Required work: Write the material out again exactly as it stands.

Records provided:
——

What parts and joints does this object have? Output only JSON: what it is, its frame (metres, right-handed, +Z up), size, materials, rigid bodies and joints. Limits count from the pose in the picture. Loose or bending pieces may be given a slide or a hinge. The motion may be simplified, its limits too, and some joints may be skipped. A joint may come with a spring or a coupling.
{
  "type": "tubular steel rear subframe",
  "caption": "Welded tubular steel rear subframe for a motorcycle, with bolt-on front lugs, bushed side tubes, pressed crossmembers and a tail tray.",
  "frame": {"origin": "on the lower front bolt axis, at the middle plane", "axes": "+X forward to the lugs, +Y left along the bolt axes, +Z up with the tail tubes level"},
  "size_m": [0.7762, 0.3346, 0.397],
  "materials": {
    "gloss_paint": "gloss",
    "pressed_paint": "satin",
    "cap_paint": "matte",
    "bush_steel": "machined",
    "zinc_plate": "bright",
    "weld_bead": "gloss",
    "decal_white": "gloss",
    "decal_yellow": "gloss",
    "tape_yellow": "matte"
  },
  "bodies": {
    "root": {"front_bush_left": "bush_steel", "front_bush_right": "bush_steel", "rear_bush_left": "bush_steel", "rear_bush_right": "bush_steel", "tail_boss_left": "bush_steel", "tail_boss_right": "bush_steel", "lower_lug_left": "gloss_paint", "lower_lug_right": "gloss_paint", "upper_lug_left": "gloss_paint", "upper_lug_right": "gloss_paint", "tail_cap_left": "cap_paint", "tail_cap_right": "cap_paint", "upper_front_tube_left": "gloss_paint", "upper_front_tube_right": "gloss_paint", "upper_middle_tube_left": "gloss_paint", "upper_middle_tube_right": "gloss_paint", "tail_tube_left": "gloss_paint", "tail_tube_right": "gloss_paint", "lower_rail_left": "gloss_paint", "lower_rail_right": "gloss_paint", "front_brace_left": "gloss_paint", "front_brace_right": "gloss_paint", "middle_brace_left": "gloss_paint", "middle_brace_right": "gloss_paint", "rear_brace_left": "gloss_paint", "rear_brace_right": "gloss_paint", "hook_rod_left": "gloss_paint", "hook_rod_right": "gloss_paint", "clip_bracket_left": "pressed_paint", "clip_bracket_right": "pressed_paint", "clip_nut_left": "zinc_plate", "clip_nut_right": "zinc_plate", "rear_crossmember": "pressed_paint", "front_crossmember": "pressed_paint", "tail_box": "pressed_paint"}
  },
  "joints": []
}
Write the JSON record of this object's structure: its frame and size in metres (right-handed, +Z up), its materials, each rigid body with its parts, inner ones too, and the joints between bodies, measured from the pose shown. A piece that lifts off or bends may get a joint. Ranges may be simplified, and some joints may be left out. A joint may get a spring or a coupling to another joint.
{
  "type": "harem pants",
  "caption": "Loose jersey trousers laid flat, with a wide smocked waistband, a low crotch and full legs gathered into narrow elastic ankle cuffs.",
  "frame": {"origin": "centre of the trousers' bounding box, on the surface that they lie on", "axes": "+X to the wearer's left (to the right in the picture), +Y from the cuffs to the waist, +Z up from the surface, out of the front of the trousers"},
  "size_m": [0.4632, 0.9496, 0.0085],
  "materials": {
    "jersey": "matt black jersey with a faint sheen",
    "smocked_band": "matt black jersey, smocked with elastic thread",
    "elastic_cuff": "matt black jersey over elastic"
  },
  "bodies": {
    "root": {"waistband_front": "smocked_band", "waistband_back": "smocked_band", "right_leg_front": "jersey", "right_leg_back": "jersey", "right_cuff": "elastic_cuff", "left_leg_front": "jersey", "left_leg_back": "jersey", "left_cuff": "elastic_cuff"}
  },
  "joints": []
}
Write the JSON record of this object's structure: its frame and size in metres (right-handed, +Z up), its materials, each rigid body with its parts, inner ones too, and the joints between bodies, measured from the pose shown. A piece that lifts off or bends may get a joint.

——

Right answer:
What parts and joints does this object have? Output only JSON: what it is, its frame (metres, right-handed, +Z up), size, materials, rigid bodies and joints. Limits count from the pose in the picture. Loose or bending pieces may be given a slide or a hinge. The motion may be simplified, its limits too, and some joints may be skipped. A joint may come with a spring or a coupling.
{
  "type": "tubular steel rear subframe",
  "caption": "Welded tubular steel rear subframe for a motorcycle, with bolt-on front lugs, bushed side tubes, pressed crossmembers and a tail tray.",
  "frame": {"origin": "on the lower front bolt axis, at the middle plane", "axes": "+X forward to the lugs, +Y left along the bolt axes, +Z up with the tail tubes level"},
  "size_m": [0.7762, 0.3346, 0.397],
  "materials": {
    "gloss_paint": "gloss",
    "pressed_paint": "satin",
    "cap_paint": "matte",
    "bush_steel": "machined",
    "zinc_plate": "bright",
    "weld_bead": "gloss",
    "decal_white": "gloss",
    "decal_yellow": "gloss",
    "tape_yellow": "matte"
  },
  "bodies": {
    "root": {"front_bush_left": "bush_steel", "front_bush_right": "bush_steel", "rear_bush_left": "bush_steel", "rear_bush_right": "bush_steel", "tail_boss_left": "bush_steel", "tail_boss_right": "bush_steel", "lower_lug_left": "gloss_paint", "lower_lug_right": "gloss_paint", "upper_lug_left": "gloss_paint", "upper_lug_right": "gloss_paint", "tail_cap_left": "cap_paint", "tail_cap_right": "cap_paint", "upper_front_tube_left": "gloss_paint", "upper_front_tube_right": "gloss_paint", "upper_middle_tube_left": "gloss_paint", "upper_middle_tube_right": "gloss_paint", "tail_tube_left": "gloss_paint", "tail_tube_right": "gloss_paint", "lower_rail_left": "gloss_paint", "lower_rail_right": "gloss_paint", "front_brace_left": "gloss_paint", "front_brace_right": "gloss_paint", "middle_brace_left": "gloss_paint", "middle_brace_right": "gloss_paint", "rear_brace_left": "gloss_paint", "rear_brace_right": "gloss_paint", "hook_rod_left": "gloss_paint", "hook_rod_right": "gloss_paint", "clip_bracket_left": "pressed_paint", "clip_bracket_right": "pressed_paint", "clip_nut_left": "zinc_plate", "clip_nut_right": "zinc_plate", "rear_crossmember": "pressed_paint", "front_crossmember": "pressed_paint", "tail_box": "pressed_paint"}
  },
  "joints": []
}
Write the JSON record of this object's structure: its frame and size in metres (right-handed, +Z up), its materials, each rigid body with its parts, inner ones too, and the joints between bodies, measured from the pose shown. A piece that lifts off or bends may get a joint. Ranges may be simplified, and some joints may be left out. A joint may get a spring or a coupling to another joint.
{
  "type": "harem pants",
  "caption": "Loose jersey trousers laid flat, with a wide smocked waistband, a low crotch and full legs gathered into narrow elastic ankle cuffs.",
  "frame": {"origin": "centre of the trousers' bounding box, on the surface that they lie on", "axes": "+X to the wearer's left (to the right in the picture), +Y from the cuffs to the waist, +Z up from the surface, out of the front of the trousers"},
  "size_m": [0.4632, 0.9496, 0.0085],
  "materials": {
    "jersey": "matt black jersey with a faint sheen",
    "smocked_band": "matt black jersey, smocked with elastic thread",
    "elastic_cuff": "matt black jersey over elastic"
  },
  "bodies": {
    "root": {"waistband_front": "smocked_band", "waistband_back": "smocked_band", "right_leg_front": "jersey", "right_leg_back": "jersey", "right_cuff": "elastic_cuff", "left_leg_front": "jersey", "left_leg_back": "jersey", "left_cuff": "elastic_cuff"}
  },
  "joints": []
}
Write the JSON record of this object's structure: its frame and size in metres (right-handed, +Z up), its materials, each rigid body with its parts, inner ones too, and the joints between bodies, measured from the pose shown. A piece that lifts off or bends may get a joint.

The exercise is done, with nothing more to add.